Task details.
Write out all of the data without omission, exactly as shown.

-- Supplied information start --

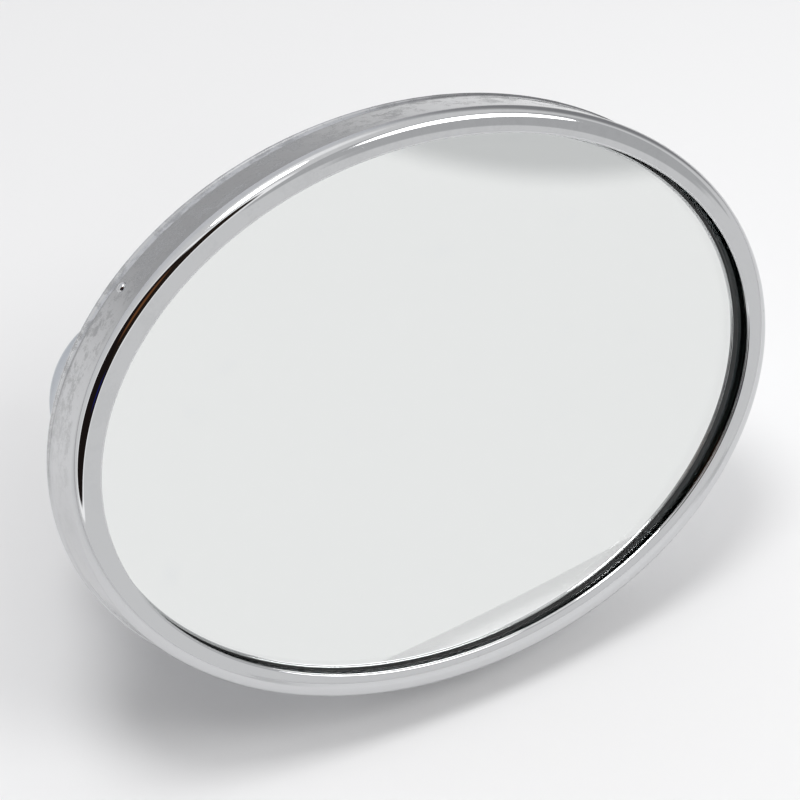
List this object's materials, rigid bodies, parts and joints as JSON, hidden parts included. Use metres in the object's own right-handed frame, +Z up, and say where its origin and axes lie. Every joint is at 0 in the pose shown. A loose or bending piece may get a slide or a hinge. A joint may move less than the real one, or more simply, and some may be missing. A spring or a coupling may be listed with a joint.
{
  "type": "oval convex mirror head",
  "caption": "Oval convex mirror in a chromed bezel, on a ball joint with a threaded mounting stud behind it.",
  "frame": {"origin": "on the stud's axis, in the plane where a bracket seats against the flat washer", "axes": "+Z up; +X along the long axis of the oval; the glass faces -Y and, as the head leans back 30.3 degrees, up; the stud is square to the glass, so it points towards +Y and down"},
  "size_m": [0.163, 0.1179, 0.1118],
  "materials": {
    "chrome_bezel": "polished chrome plate with light haze and small pits",
    "chrome_shell": "chrome plate over pressed steel",
    "chrome_boss": "chrome plate over a die casting",
    "black_rubber": "smooth black rubber",
    "clear_glass": "clear float glass, faint green at the edge",
    "silvering": "silvered",
    "grey_paint": "matt protective paint",
    "foam": "closed-cell foam",
    "hardboard": "pressed fibre board",
    "zinc_steel": "bright zinc plate",
    "spring_steel": "oiled spring wire",
    "nylon": "natural nylon",
    "polished_ball": "polished steel"
  },
  "bodies": {
    "stud": {"pivot_ball": "polished_ball", "ball_stud": "zinc_steel", "jam_nut": "zinc_steel", "lock_washer": "zinc_steel", "flat_washer": "zinc_steel"},
    "liner_a": {"liner_rear": "nylon"},
    "liner_b": {"liner_front": "nylon"},
    "head": {"bezel": "chrome_bezel", "glass_seal": "black_rubber", "mirror_glass": "clear_glass", "silver_coat": "silvering", "backing_paint": "grey_paint", "foam_pad": "foam", "backing_board": "hardboard", "back_shell": "chrome_shell", "rim_rivets": "chrome_bezel", "boss_gasket": "black_rubber", "socket_housing": "chrome_boss", "reinforcement_ring": "zinc_steel", "flange_screws": "zinc_steel", "thrust_plate": "zinc_steel", "thrust_screws": "zinc_steel", "tension_spring": "spring_steel", "pressure_cup": "nylon"}
  },
  "joints": [
    {"name": "head_roll", "type": "hinge", "parent": "stud", "child": "liner_a", "pos_m": [0, -0.0272, 0.01589], "axis": [0, 0.8634, -0.5045], "continuous": true},
    {"name": "head_pan", "type": "hinge", "parent": "liner_a", "child": "liner_b", "pos_m": [0, -0.0272, 0.01589], "axis": [0, 0.5045, 0.8634], "range_deg": [-15, 15]},
    {"name": "head_tilt", "type": "hinge", "parent": "liner_b", "child": "head", "pos_m": [0, -0.0272, 0.01589], "axis": [1, 0, 0], "range_deg": [-25, 25]}
  ]
}
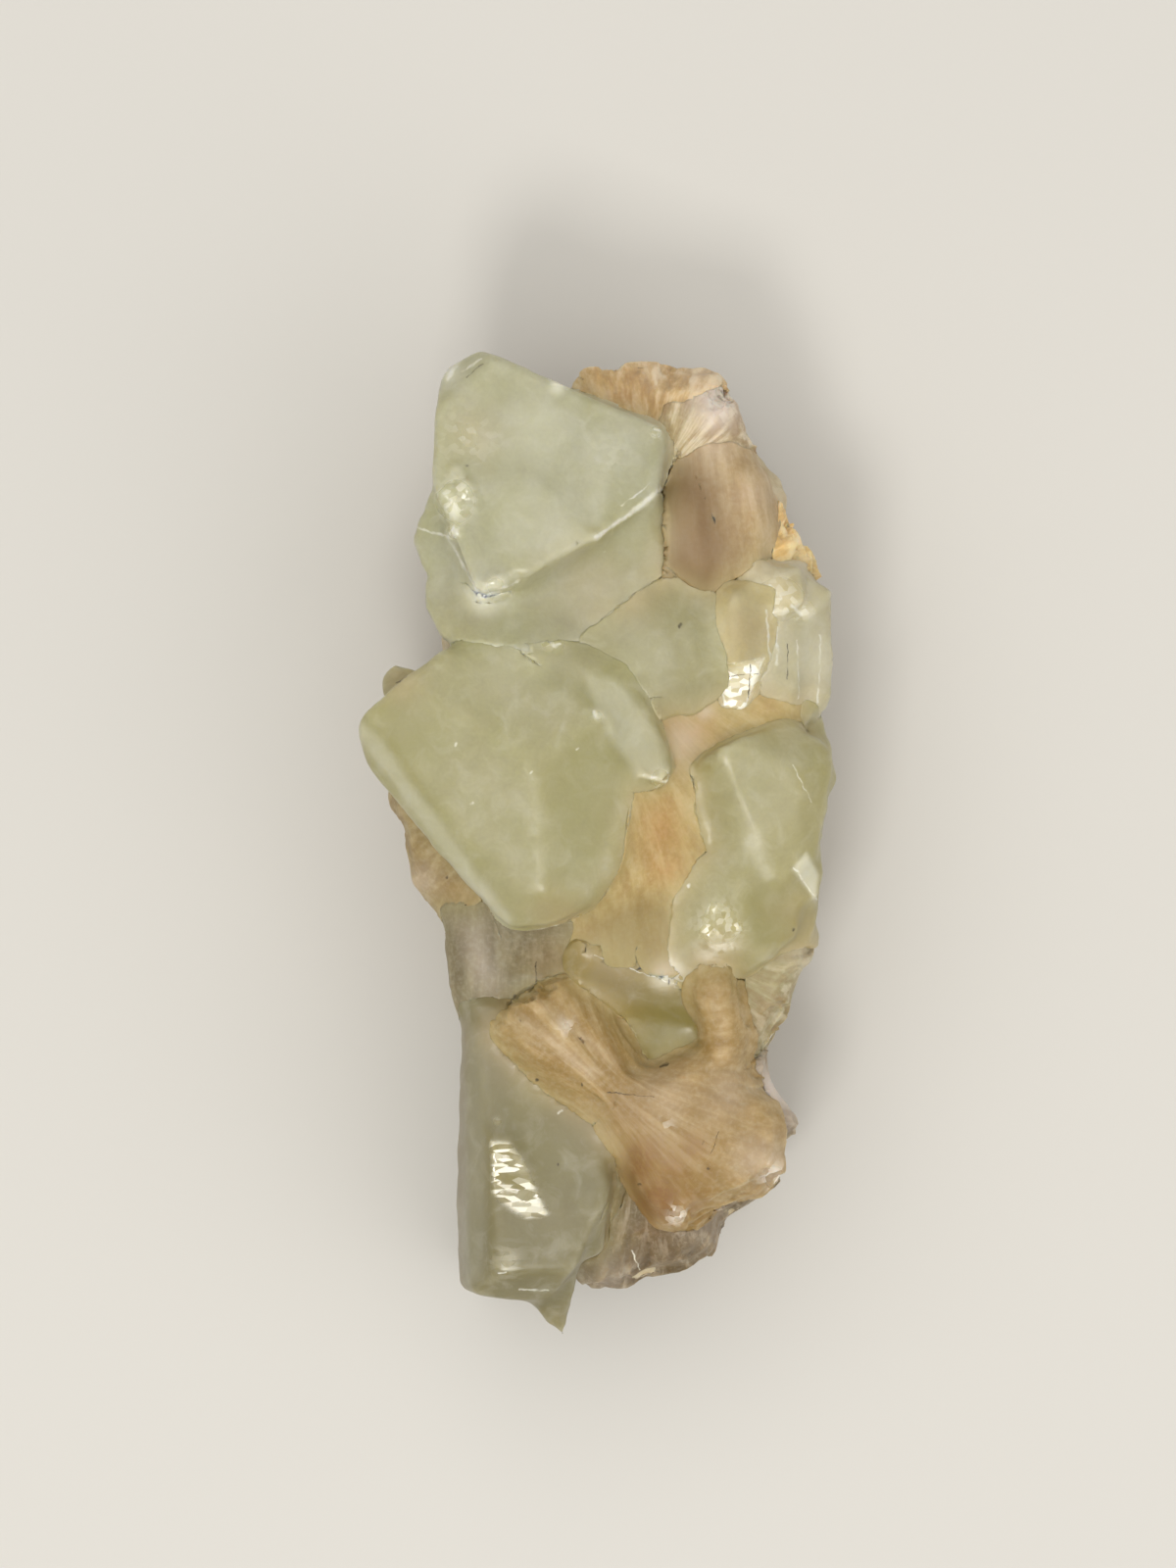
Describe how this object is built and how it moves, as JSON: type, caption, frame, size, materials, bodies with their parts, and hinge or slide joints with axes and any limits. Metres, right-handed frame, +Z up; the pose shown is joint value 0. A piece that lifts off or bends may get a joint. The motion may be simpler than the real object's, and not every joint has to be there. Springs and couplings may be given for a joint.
{
  "type": "apophyllite cluster",
  "caption": "Mineral specimen: pale green blocky apophyllite crystals with peach stilbite sheaves on a pale broken matrix, lying on its flat back.",
  "frame": {"origin": "middle of the bounding box in plan, on the surface that the broken back rests on", "axes": "+Y along the cluster towards the tall crystal, +X across it to the stilbite side, +Z up out of the crystal face"},
  "size_m": [0.049, 0.1008, 0.0394],
  "materials": {
    "apophyllite": "pale green, milky see-through crystal with a glassy to waxy surface",
    "stilbite_peach": "peach zeolite sheaf, pearly, fine radiating blades",
    "stilbite_tan": "tan zeolite sheaf, waxy and half clear",
    "stilbite_cream": "cream zeolite plates, pearly, with a faint mauve cast",
    "matrix": "dull pale rock of fine intergrown zeolite, rough where it broke"
  },
  "bodies": {
    "root": {"matrix": "matrix", "apophyllite_middle": "apophyllite", "apophyllite_upper": "apophyllite", "apophyllite_saddle": "apophyllite", "apophyllite_right": "apophyllite", "apophyllite_shard": "apophyllite", "apophyllite_side_blades": "apophyllite", "apophyllite_lower": "apophyllite", "apophyllite_wedge": "apophyllite", "stilbite_bow_tie": "stilbite_peach", "stilbite_upper_sheaf": "stilbite_tan", "stilbite_crest_fan": "stilbite_tan", "stilbite_white_fan": "stilbite_cream", "stilbite_centre": "stilbite_peach", "stilbite_left_lobe": "stilbite_tan", "stilbite_rim_blades": "stilbite_peach", "stilbite_upright_blades": "stilbite_cream", "stilbite_right_plates": "stilbite_cream", "stilbite_skirt": "stilbite_cream"}
  },
  "joints": []
}
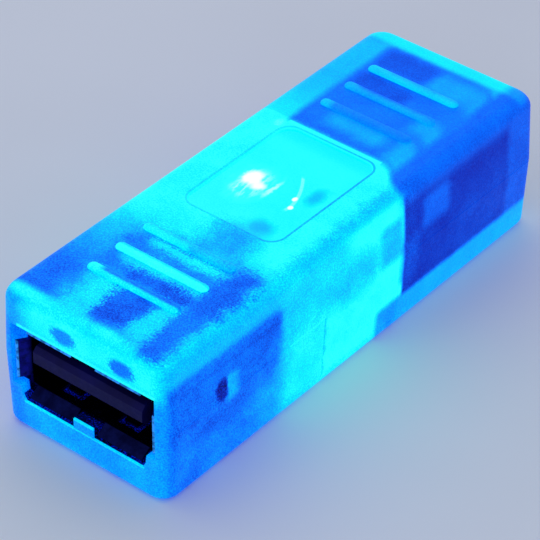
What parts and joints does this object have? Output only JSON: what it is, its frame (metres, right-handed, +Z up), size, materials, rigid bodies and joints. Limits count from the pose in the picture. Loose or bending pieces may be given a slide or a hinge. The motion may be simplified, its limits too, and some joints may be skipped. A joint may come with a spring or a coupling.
{
  "type": "inline usb coupler",
  "caption": "Box-shaped inline coupler with a frosted translucent housing, an inner lamp, grip ribs and a recessed window on top, and a data socket in each end.",
  "frame": {"origin": "centre of the bounding box's base, on the resting face", "axes": "+Y along the body from the socket A end to the socket B end, +Z up through the window side, +X across"},
  "size_m": [0.0174, 0.0476, 0.0137],
  "materials": {
    "frosted_shell": "frosted translucent blue glow, polished inside the window recess",
    "board": "solder-masked glass-fibre laminate",
    "clear_epoxy": "clear cast epoxy",
    "lead_metal": "tinned",
    "led_die": "glowing chip",
    "ceramic": "black glaze over ceramic",
    "solder": "satin solder",
    "plated_steel": "bright plated sheet",
    "contact_metal": "plated spring strip",
    "dark_insulator": "moulded, dark",
    "light_insulator": "moulded, off-white"
  },
  "bodies": {
    "root": {"housing_upper": "frosted_shell", "housing_lower": "frosted_shell", "pcb": "board", "led_lens": "clear_epoxy", "led_anode": "lead_metal", "led_cathode": "lead_metal", "led_chip": "led_die", "resistor_body": "ceramic", "resistor_cap_1": "solder", "resistor_cap_2": "solder", "usb_a_shell": "plated_steel", "usb_a_insulator": "dark_insulator", "usb_b_shell": "plated_steel", "usb_b_insulator": "light_insulator", "solder_joint_1": "solder", "solder_joint_2": "solder", "solder_joint_3": "solder", "solder_joint_4": "solder", "solder_joint_5": "solder", "solder_joint_6": "solder", "usb_a_contact_1": "contact_metal", "usb_b_contact_1": "contact_metal", "usb_a_contact_2": "contact_metal", "usb_b_contact_2": "contact_metal", "usb_a_contact_3": "contact_metal", "usb_b_contact_3": "contact_metal", "usb_a_contact_4": "contact_metal", "usb_b_contact_4": "contact_metal"}
  },
  "joints": []
}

-- Supplied information end --

Problem solution.
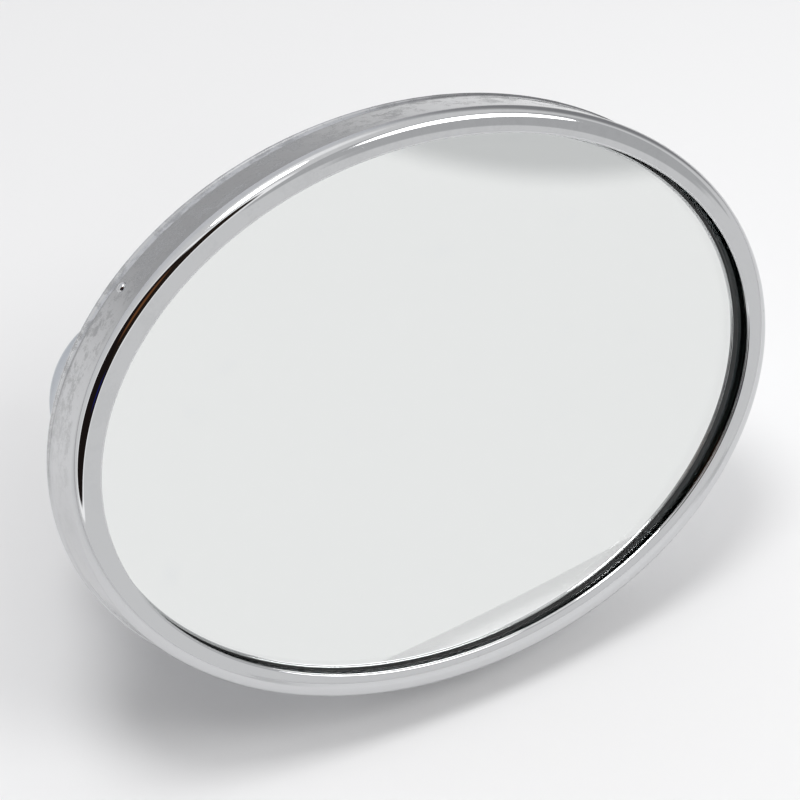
List this object's materials, rigid bodies, parts and joints as JSON, hidden parts included. Use metres in the object's own right-handed frame, +Z up, and say where its origin and axes lie. Every joint is at 0 in the pose shown. A loose or bending piece may get a slide or a hinge. A joint may move less than the real one, or more simply, and some may be missing. A spring or a coupling may be listed with a joint.
{
  "type": "oval convex mirror head",
  "caption": "Oval convex mirror in a chromed bezel, on a ball joint with a threaded mounting stud behind it.",
  "frame": {"origin": "on the stud's axis, in the plane where a bracket seats against the flat washer", "axes": "+Z up; +X along the long axis of the oval; the glass faces -Y and, as the head leans back 30.3 degrees, up; the stud is square to the glass, so it points towards +Y and down"},
  "size_m": [0.163, 0.1179, 0.1118],
  "materials": {
    "chrome_bezel": "polished chrome plate with light haze and small pits",
    "chrome_shell": "chrome plate over pressed steel",
    "chrome_boss": "chrome plate over a die casting",
    "black_rubber": "smooth black rubber",
    "clear_glass": "clear float glass, faint green at the edge",
    "silvering": "silvered",
    "grey_paint": "matt protective paint",
    "foam": "closed-cell foam",
    "hardboard": "pressed fibre board",
    "zinc_steel": "bright zinc plate",
    "spring_steel": "oiled spring wire",
    "nylon": "natural nylon",
    "polished_ball": "polished steel"
  },
  "bodies": {
    "stud": {"pivot_ball": "polished_ball", "ball_stud": "zinc_steel", "jam_nut": "zinc_steel", "lock_washer": "zinc_steel", "flat_washer": "zinc_steel"},
    "liner_a": {"liner_rear": "nylon"},
    "liner_b": {"liner_front": "nylon"},
    "head": {"bezel": "chrome_bezel", "glass_seal": "black_rubber", "mirror_glass": "clear_glass", "silver_coat": "silvering", "backing_paint": "grey_paint", "foam_pad": "foam", "backing_board": "hardboard", "back_shell": "chrome_shell", "rim_rivets": "chrome_bezel", "boss_gasket": "black_rubber", "socket_housing": "chrome_boss", "reinforcement_ring": "zinc_steel", "flange_screws": "zinc_steel", "thrust_plate": "zinc_steel", "thrust_screws": "zinc_steel", "tension_spring": "spring_steel", "pressure_cup": "nylon"}
  },
  "joints": [
    {"name": "head_roll", "type": "hinge", "parent": "stud", "child": "liner_a", "pos_m": [0, -0.0272, 0.01589], "axis": [0, 0.8634, -0.5045], "continuous": true},
    {"name": "head_pan", "type": "hinge", "parent": "liner_a", "child": "liner_b", "pos_m": [0, -0.0272, 0.01589], "axis": [0, 0.5045, 0.8634], "range_deg": [-15, 15]},
    {"name": "head_tilt", "type": "hinge", "parent": "liner_b", "child": "head", "pos_m": [0, -0.0272, 0.01589], "axis": [1, 0, 0], "range_deg": [-25, 25]}
  ]
}
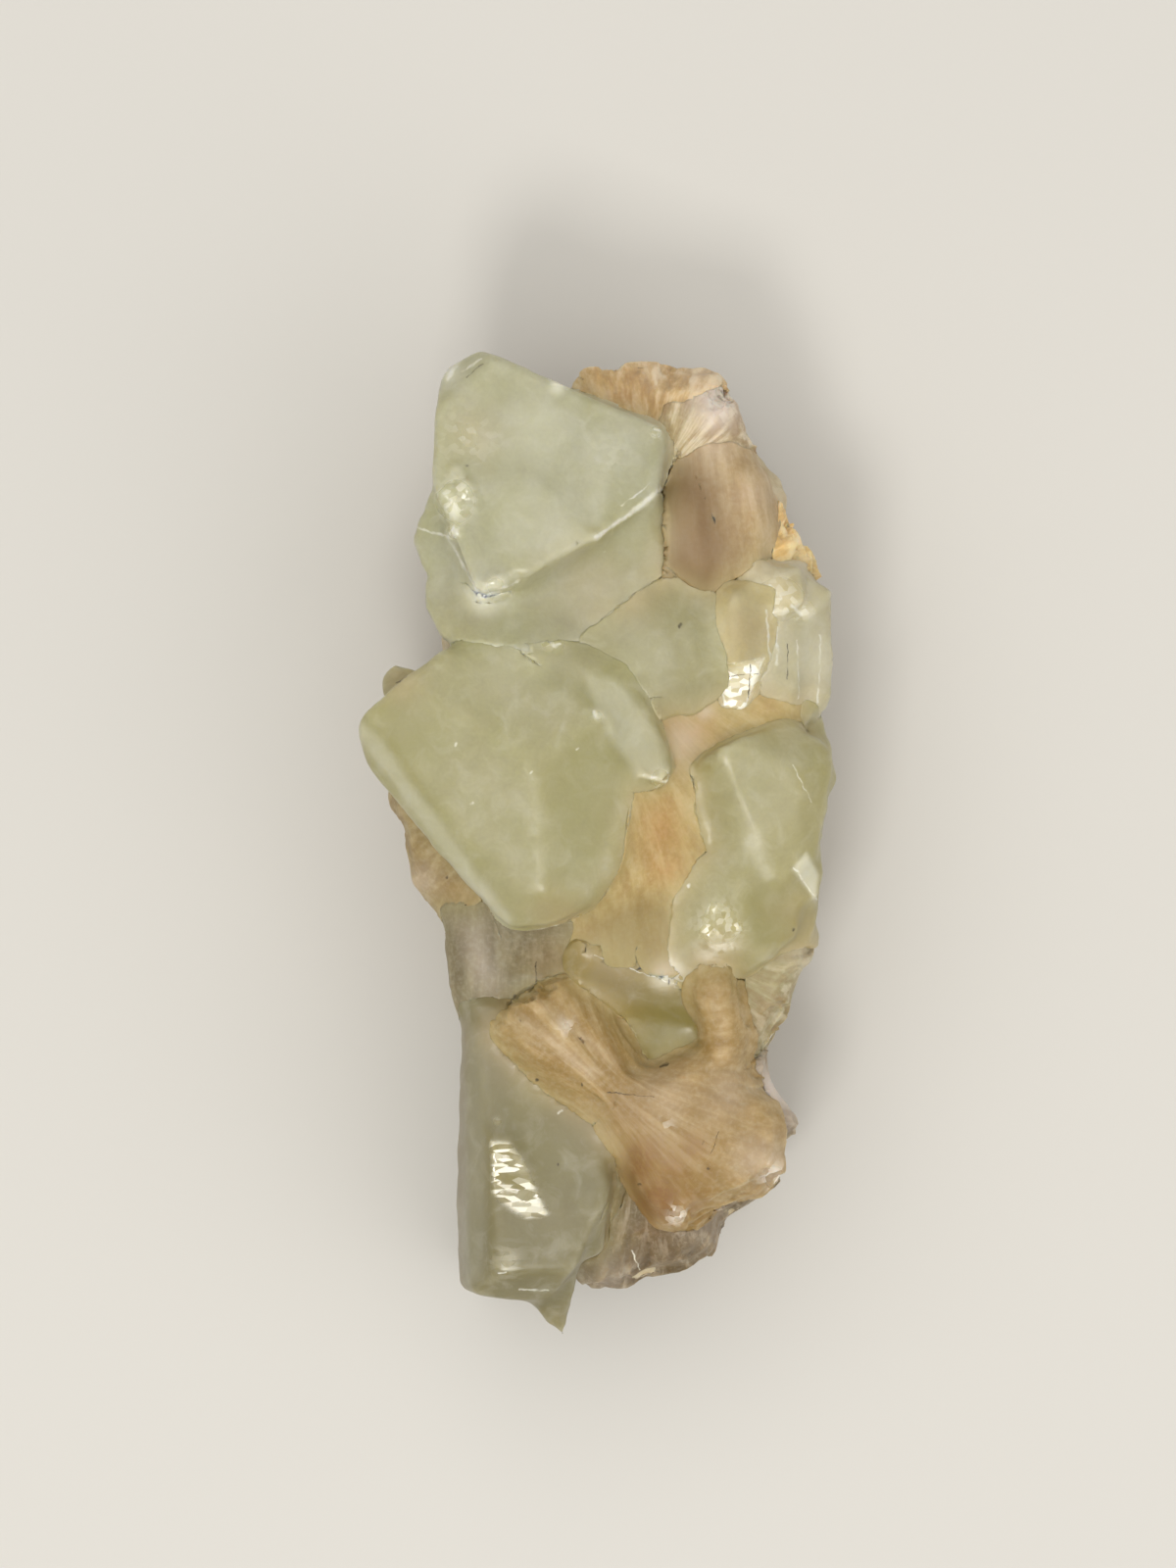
Describe how this object is built and how it moves, as JSON: type, caption, frame, size, materials, bodies with their parts, and hinge or slide joints with axes and any limits. Metres, right-handed frame, +Z up; the pose shown is joint value 0. A piece that lifts off or bends may get a joint. The motion may be simpler than the real object's, and not every joint has to be there. Springs and couplings may be given for a joint.
{
  "type": "apophyllite cluster",
  "caption": "Mineral specimen: pale green blocky apophyllite crystals with peach stilbite sheaves on a pale broken matrix, lying on its flat back.",
  "frame": {"origin": "middle of the bounding box in plan, on the surface that the broken back rests on", "axes": "+Y along the cluster towards the tall crystal, +X across it to the stilbite side, +Z up out of the crystal face"},
  "size_m": [0.049, 0.1008, 0.0394],
  "materials": {
    "apophyllite": "pale green, milky see-through crystal with a glassy to waxy surface",
    "stilbite_peach": "peach zeolite sheaf, pearly, fine radiating blades",
    "stilbite_tan": "tan zeolite sheaf, waxy and half clear",
    "stilbite_cream": "cream zeolite plates, pearly, with a faint mauve cast",
    "matrix": "dull pale rock of fine intergrown zeolite, rough where it broke"
  },
  "bodies": {
    "root": {"matrix": "matrix", "apophyllite_middle": "apophyllite", "apophyllite_upper": "apophyllite", "apophyllite_saddle": "apophyllite", "apophyllite_right": "apophyllite", "apophyllite_shard": "apophyllite", "apophyllite_side_blades": "apophyllite", "apophyllite_lower": "apophyllite", "apophyllite_wedge": "apophyllite", "stilbite_bow_tie": "stilbite_peach", "stilbite_upper_sheaf": "stilbite_tan", "stilbite_crest_fan": "stilbite_tan", "stilbite_white_fan": "stilbite_cream", "stilbite_centre": "stilbite_peach", "stilbite_left_lobe": "stilbite_tan", "stilbite_rim_blades": "stilbite_peach", "stilbite_upright_blades": "stilbite_cream", "stilbite_right_plates": "stilbite_cream", "stilbite_skirt": "stilbite_cream"}
  },
  "joints": []
}
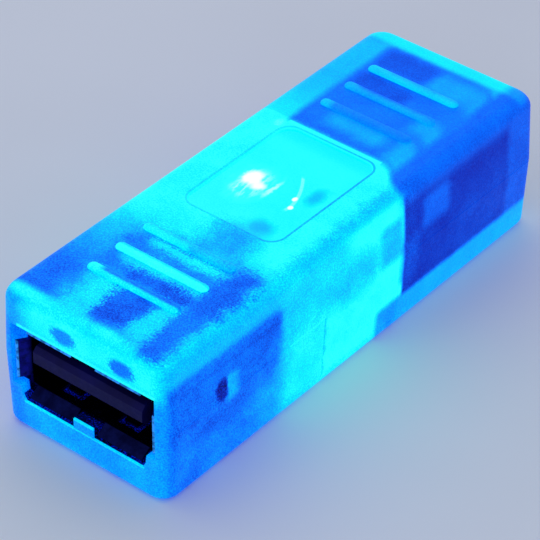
What parts and joints does this object have? Output only JSON: what it is, its frame (metres, right-handed, +Z up), size, materials, rigid bodies and joints. Limits count from the pose in the picture. Loose or bending pieces may be given a slide or a hinge. The motion may be simplified, its limits too, and some joints may be skipped. A joint may come with a spring or a coupling.
{
  "type": "inline usb coupler",
  "caption": "Box-shaped inline coupler with a frosted translucent housing, an inner lamp, grip ribs and a recessed window on top, and a data socket in each end.",
  "frame": {"origin": "centre of the bounding box's base, on the resting face", "axes": "+Y along the body from the socket A end to the socket B end, +Z up through the window side, +X across"},
  "size_m": [0.0174, 0.0476, 0.0137],
  "materials": {
    "frosted_shell": "frosted translucent blue glow, polished inside the window recess",
    "board": "solder-masked glass-fibre laminate",
    "clear_epoxy": "clear cast epoxy",
    "lead_metal": "tinned",
    "led_die": "glowing chip",
    "ceramic": "black glaze over ceramic",
    "solder": "satin solder",
    "plated_steel": "bright plated sheet",
    "contact_metal": "plated spring strip",
    "dark_insulator": "moulded, dark",
    "light_insulator": "moulded, off-white"
  },
  "bodies": {
    "root": {"housing_upper": "frosted_shell", "housing_lower": "frosted_shell", "pcb": "board", "led_lens": "clear_epoxy", "led_anode": "lead_metal", "led_cathode": "lead_metal", "led_chip": "led_die", "resistor_body": "ceramic", "resistor_cap_1": "solder", "resistor_cap_2": "solder", "usb_a_shell": "plated_steel", "usb_a_insulator": "dark_insulator", "usb_b_shell": "plated_steel", "usb_b_insulator": "light_insulator", "solder_joint_1": "solder", "solder_joint_2": "solder", "solder_joint_3": "solder", "solder_joint_4": "solder", "solder_joint_5": "solder", "solder_joint_6": "solder", "usb_a_contact_1": "contact_metal", "usb_b_contact_1": "contact_metal", "usb_a_contact_2": "contact_metal", "usb_b_contact_2": "contact_metal", "usb_a_contact_3": "contact_metal", "usb_b_contact_3": "contact_metal", "usb_a_contact_4": "contact_metal", "usb_b_contact_4": "contact_metal"}
  },
  "joints": []
}